On 13 June 2003, the parliamentary group of the Union of Political Organisations For Human Rights in a United Latvia ceased to exist; however, it was restored on 29 August with a different composition. On 12 June 2003, 5 members of parliament formed Latvia’s Socialist Party parliamentary group.

During the 8th Saeima, as during the 7th Saeima, there were few unaffiliated members of parliament. Their number fluctuated from one to six. For a short period – from 1 September 2003 to 9 February 2004 – there were no unaffiliated members of parliament.
During the 8th Saeima, 1,934 draft laws were reviewed, and 1272 laws were adopted. The most significant of them were the Law on Associations and Foundations, the Law on Ending the Privatisation of National and Municipal Property and Expiration of Privatisation Vouchers, and the Criminal Procedure Law. As a result of accession to the European Union, ceratin laws and regulations were harmonised with the legislation of the European Union.
The Speaker of the 8th Saeima was Ingrida Udre.

The Ninth Saeima

The elections of the 9th Saeima were held on October 7, 2006. A total of 908,979 eligible voters (60.98%) cast ballots, including 7,580 who voted abroad. Nineteen candidate lists were submitted; however, only 7 parties and associations of political parties passed the 5% vote threshold and won seats in the Saeima.
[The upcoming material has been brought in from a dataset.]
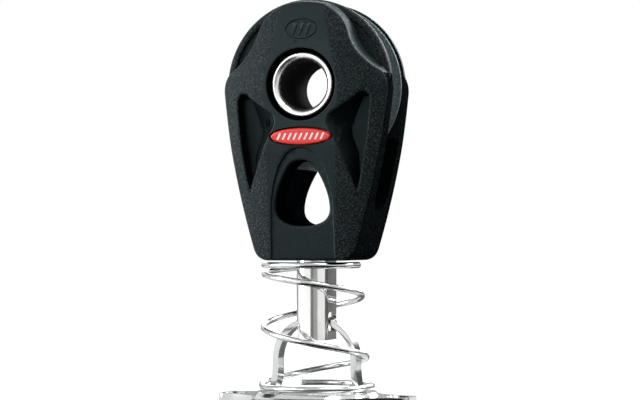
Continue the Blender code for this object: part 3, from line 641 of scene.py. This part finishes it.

Of the 100 elected members of parliament, there are 19 women; 78 Latvians, 15 Russians, 1 Jew, 1 Karelian, 1 German and 4 members who have not specified their ethnic origin. Ninety-five members of parliament have a higher education and 5 have a general secondary education. The statistical data change as the composition of the Saeima changes.
There are 17 standing committees in the 9th Saeima and 6 parliamentary groups.

Initially, the Speaker of the 9th Saeima was Indulis Emsis, but since 24 September 2007 the Speaker of the 9th Saeima is Gundars Daudze.